In 1962 Connery skyrocketed to fame when he landed the role of secret agent 007 in Dr. No. Exuding cool sophistication and a wry sense of humor, Connery as James Bond was an instant hit with audiences. Over the next decade he made five more Bond films, with an occasional break to flex his acting muscle in melodramas such as Woman of Straw (1964) with Gina Lollobrigida, Alfred Hitchcock's stylish thriller Marnie (1964), Sidney Lumet's wartime prison tale The Hill (1965), and the offbeat romantic comedy A Fine Madness (1966) with Joanne Woodward.

Taking a long break from his Bond alter ego during the 1970s, Connery branched out in several diverse films including the star-studded Agatha Christie whodunnit Murder on the Orient Express (1974) and two epic adventures, The Wind and the Lion (1975) and The Man Who Would be King (1975). In 1976 Connery played an aging Robin Hood opposite Audrey Hepburn's Lady Marian in the romantic gem Robin and Marian.
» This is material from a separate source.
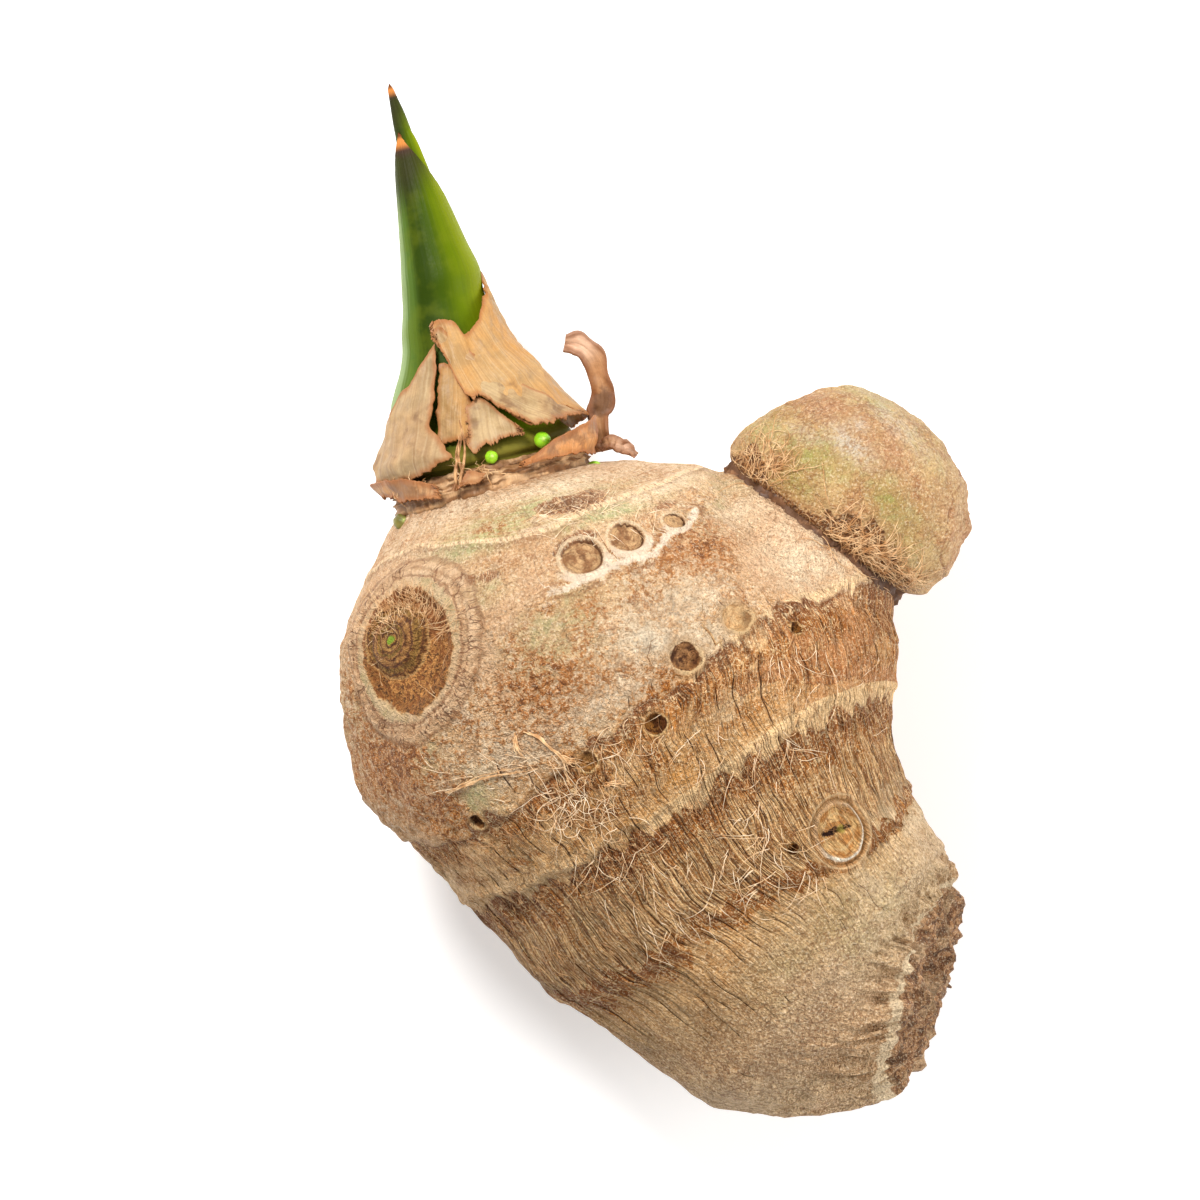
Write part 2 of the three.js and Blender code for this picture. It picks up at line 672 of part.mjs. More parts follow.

In 1979 he starred in the charming adventure The Great Train Robbery opposite Donald Sutherland and Lesley-Anne Down.

After a twelve year absence from the series, Connery thrilled audiences in 1983 by donning his tuxedo again for his seventh and final outing as James Bond in Never Say Never Again at the age of 53. In 1987, Connery co-starred in the box office hit The Untouchables, winning an Academy Award as Best Supporting Actor for his role as Malone, an aging street smart Chicago cop who helps Eliot Ness nab Al Capone. It was a key career move that kept him in demand and catapulted Connery into the next phase of his still vibrant career. Like a fine wine, Connery was one actor who only got better with age.

In an inspired casting move, Connery scored blockbuster success again in 1989 playing Indiana Jones' father in Steven Spielberg's Indiana Jones and the Last Crusade. His twinkling sense of humor and chemistry with Harrison Ford delighted filmgoers, making it the second biggest money maker of 1989. The year also brought him the unique honor of being named People magazine's Sexiest Man Alive at age 59.

Connery kicked off the 1990s with two big thrillers: The Hunt for Red October (1990) and The Russia House (1990), starring opposite Michelle Pfeiffer. He worked steadily throughout the decade, and even though many of the films failed to command the box office, Connery gave class to any production in which he appeared.

On July 5, 2000 Connery was bestowed the honor of knighthood by Queen Elizabeth II, adding the title "Sir" to his name. Connery described it as one of the proudest days of his life.

Following his last film The League of Extraordinary Gentlemen in 2003, Sean Connery announced his retirement from acting. He dispelled rumors in June 2007 that he was going to appear in Steven Spielberg's fourth Indiana Jones installment saying that retirement was just "too damned much fun."